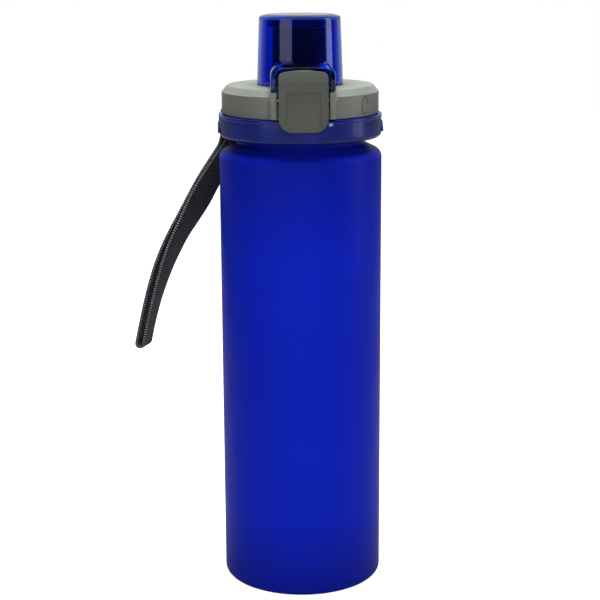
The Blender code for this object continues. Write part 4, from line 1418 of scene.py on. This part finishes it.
class BOTTLE_OT_strap(bpy.types.Operator):
    """Make the woven wrist strap and the stitches that close its loop"""

    bl_idname = "bottle.strap"
    bl_label = "Wrist Strap"

    def execute(self, context):
        sizes = context.scene.strap_sizes
        rows = strap_loop_rows()
        half, thick = sizes.width / 2, sizes.thickness / 2
        bead = 0.00075
        across = 22
        places = [-half + bead * 0.5 + (2 * half - bead) * i / across for i in range(across + 1)]
        length = sum((b[0] - a[0]).length for a, b in zip(rows, rows[1:] + rows[:1]))
        ribs = round(length / sizes.rib)
        bm = bmesh.new()
        uv = bm.loops.layers.uv.new("weave")
        rings, gone, spots = [], 0.0, {}
        for i, (place, side, out) in enumerate(rows):
            if i:
                gone += (place - rows[i - 1][0]).length
            phase = tau * ribs * gone / length
            ring = []
            for face in (1, -1):
                for u in places[:: face]:
                    edge = min(1.0, (half - abs(u)) / bead)
                    round_off = (1 - (1 - edge) ** 2) ** 0.5
                    groove = 0.00016 * (1 if 0.0010 < half - abs(u) < 0.0017 else 0)
                    rib = 0.00006 * cos(phase + u / 0.0016)
                    rise = thick * (0.35 + 0.65 * round_off) + (rib if edge >= 1 else rib * 0.6) - groove
                    swell = 0.00016 * cos(phase) * (1 if edge < 1 else 0) * (1 if u > 0 else -1)
                    vert = bm.verts.new(place + side * (u + swell) + out * rise * face)
                    spots[vert] = (u * 1000, gone * 1000)
                    ring.append(vert)
            rings.append(ring)
        count = len(rings[0])
        for i, (a, b) in enumerate(zip(rings, rings[1:] + rings[:1])):
            for k in range(count):
                quad = (a[k], a[(k + 1) % count], b[(k + 1) % count], b[k])
                face = bm.faces.new(quad)
                for loop in face.loops:
                    u, v = spots[loop.vert]
                    late = i == len(rings) - 1 and loop.vert in (b[k], b[(k + 1) % count])
                    loop[uv].uv = (u, length * 1000 if late else v)
        bmesh.ops.recalc_face_normals(bm, faces=bm.faces)
        strap = make("wrist_strap", bm, sharp=60.0)
        dress(strap, "ring", "woven_webbing", "webbing", "strap_loop")
        stitches = self.stitches(sizes)
        return {"FINISHED"}

    def stitches(self, sizes):
        """Zigzag seams through both layers, just below the lug."""
        frames = strap_frames()
        half = sizes.width / 2 - 0.0018
        paths = []
        for start in (0.0125, 0.0155):
            for outer in (True, False):
                path = []
                for i in range(25):
                    goal = start + (0.0012 if i % 2 else 0.0)
                    frame = min(frames, key=lambda f: abs(f[4] - goal))
                    place, side, out, _, gone = frame
                    sign = 1 if outer else -1
                    lift = layer_gap(gone, outer) + sizes.thickness / 2 + 0.00012
                    path.append(place + side * (-half + 2 * half * i / 24) + out * sign * lift)
                paths.append(path)
        seams = wire("tack_stitches", paths, 0.00016, sides=2)
        return dress(seams, "ring", "tack_thread", "webbing")


class BOTTLE_OT_stage(bpy.types.Operator):
    """Set the pale floor, the soft lights and the camera"""

    bl_idname = "bottle.stage"
    bl_label = "Floor, Lights and Camera"

    def execute(self, context):
        scene = context.scene
        bm = bmesh.new()
        bmesh.ops.create_circle(bm, cap_ends=True, segments=96, radius=2.0)
        floor = make("floor", bm)
        made, tree, bsdf = shader("pale_floor", Roughness=0.8, Specular_IOR_Level=0.2)
        where = add(tree, "ShaderNodeTexCoord").outputs["Object"]
        cloud = add(tree, "ShaderNodeTexNoise", [("Vector", where), ("Scale", 3.0), ("Detail", 2.0)])
        tone = mix(tree, cloud.outputs["Fac"], (0.30, 0.30, 0.30, 1), (0.32, 0.32, 0.32, 1))
        tree.links.new(tone, bsdf.inputs["Base Color"])
        bsdf.inputs["Emission Color"].default_value = (1, 1, 1, 1)
        ray = add(tree, "ShaderNodeLightPath").outputs
        seen = math(tree, "MAXIMUM", ray["Is Camera Ray"], ray["Is Transmission Ray"])
        tree.links.new(math(tree, "MULTIPLY", seen, 0.95), bsdf.inputs["Emission Strength"])
        floor.data.materials.append(made)
        world = bpy.data.worlds.new("soft_white")
        world.use_nodes = True
        tree = world.node_tree
        sky = tree.nodes["Background"]
        sky.inputs["Color"].default_value = (1.0, 1.0, 1.0, 1)
        ray = add(tree, "ShaderNodeLightPath").outputs
        where = add(tree, "ShaderNodeTexCoord").outputs["Generated"]
        depth = add(tree, "ShaderNodeSeparateXYZ", [(0, where)]).outputs[1]
        backdrop = span(tree, depth, 0.25, 0.85, 0.04, 1.0)
        scattered = math(tree, "MULTIPLY", ray["Is Glossy Ray"], 0.5)
        scattered = math(tree, "MAXIMUM", scattered, ray["Is Diffuse Ray"])
        dimmed = span(tree, scattered, 0.0, 1.0, 1.0, 0.3)
        strength = math(tree, "MULTIPLY", backdrop, dimmed)
        strength = math(tree, "MAXIMUM", strength, ray["Is Camera Ray"])
        tree.links.new(strength, sky.inputs["Strength"])
        scene.world = world
        scene.view_settings.view_transform = "Standard"
        lamps = (
            ("left_panel", (-0.64, -0.72, 0.36), (0.62, 0.9), 2.4, True, False),
            ("right_strip", (0.86, -0.06, 0.30), (0.32, 0.9), 2.4, True, False),
            ("front", (0.12, -1.35, 0.60), (0.7, 0.9), 12.5, False, True),
            ("overhead", (0.0, 0.05, 1.20), (0.6, 0.6), 36.0, False, True),
        )
        for name, at, (wide, tall), power, glints, fills in lamps:
            lamp = bpy.data.lights.new(name, "AREA")
            lamp.shape = "RECTANGLE"
            lamp.size, lamp.size_y = wide, tall
            lamp.energy = power
            obj = bpy.data.objects.new(name, lamp)
            obj.location = at
            obj.visible_glossy = obj.visible_transmission = glints
            obj.visible_diffuse = fills
            aim = Vector((0, 0, 0.14)) - Vector(at)
            obj.rotation_euler = aim.to_track_quat("-Z", "Y").to_euler()
            scene.collection.objects.link(obj)
        lens = bpy.data.cameras.new("camera")
        lens.lens = 92.46
        lens.sensor_width = 36
        lens.shift_x = -0.002
        lens.clip_start = 0.01
        camera = bpy.data.objects.new("camera", lens)
        turn, distance = radians(2.1), 0.6628
        camera.location = (-sin(turn) * distance, -cos(turn) * distance, 0.2785)
        tilt = Matrix.Rotation(-turn, 4, "Z") @ Matrix.Rotation(radians(90 - 13.006), 4, "X")
        camera.rotation_euler = (tilt @ Matrix.Rotation(radians(-0.3), 4, "Z")).to_euler()
        scene.collection.objects.link(camera)
        scene.camera = camera
        return {"FINISHED"}


class BOTTLE_PT_panel(bpy.types.Panel):
    """Buttons and sizes of the bottle"""

    bl_label = "Sports Bottle"
    bl_idname = "BOTTLE_PT_panel"
    bl_space_type = "VIEW_3D"
    bl_region_type = "UI"
    bl_category = "Bottle"

    def draw(self, context):
        scene = context.scene
        for settings in (scene.bottle_sizes, scene.strap_sizes, scene.bottle_colours):
            column = self.layout.column(align=True)
            for key in settings.__annotations__:
                column.prop(settings, key)
        column = self.layout.column(align=True)
        for maker in MAKERS:
            column.operator(maker.bl_idname)


MAKERS = (
    BOTTLE_OT_stage,
    BOTTLE_OT_body,
    BOTTLE_OT_core,
    BOTTLE_OT_seals,
    BOTTLE_OT_ring,
    BOTTLE_OT_cover,
    BOTTLE_OT_marks,
    BOTTLE_OT_cap,
    BOTTLE_OT_latch,
    BOTTLE_OT_hardware,
    BOTTLE_OT_strap,
)
CLASSES = (BottleSizes, StrapSizes, BottleColours, *MAKERS, BOTTLE_PT_panel)


def register():
    for cls in CLASSES:
        bpy.utils.register_class(cls)
    bpy.types.Scene.bottle_sizes = PointerProperty(type=BottleSizes)
    bpy.types.Scene.strap_sizes = PointerProperty(type=StrapSizes)
    bpy.types.Scene.bottle_colours = PointerProperty(type=BottleColours)


def unregister():
    del bpy.types.Scene.bottle_colours
    del bpy.types.Scene.strap_sizes
    del bpy.types.Scene.bottle_sizes
    for cls in reversed(CLASSES):
        bpy.utils.unregister_class(cls)


def main():
    register()
    bpy.ops.bottle.stage()
    bpy.ops.bottle.body()
    bpy.ops.bottle.core()
    bpy.ops.bottle.seals()
    bpy.ops.bottle.ring()
    bpy.ops.bottle.cover()
    bpy.ops.bottle.marks()
    bpy.ops.bottle.cap()
    bpy.ops.bottle.latch()
    bpy.ops.bottle.hardware()
    bpy.ops.bottle.strap()


if __name__ == "__main__":
    main()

# # #

Quote only the stretch of lines that starts the data above and ends with the line containing "the woven wrist", both included.

_Written answer_
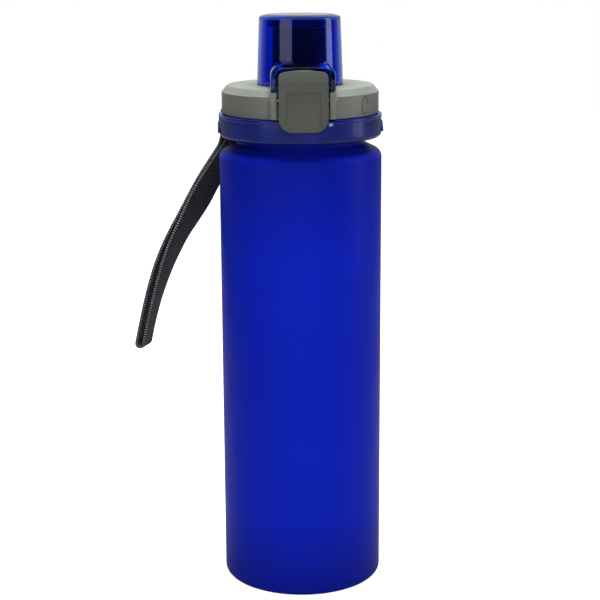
The Blender code for this object continues. Write part 4, from line 1418 of scene.py on. This part finishes it.
class BOTTLE_OT_strap(bpy.types.Operator):
    """Make the woven wrist strap and the stitches that close its loop"""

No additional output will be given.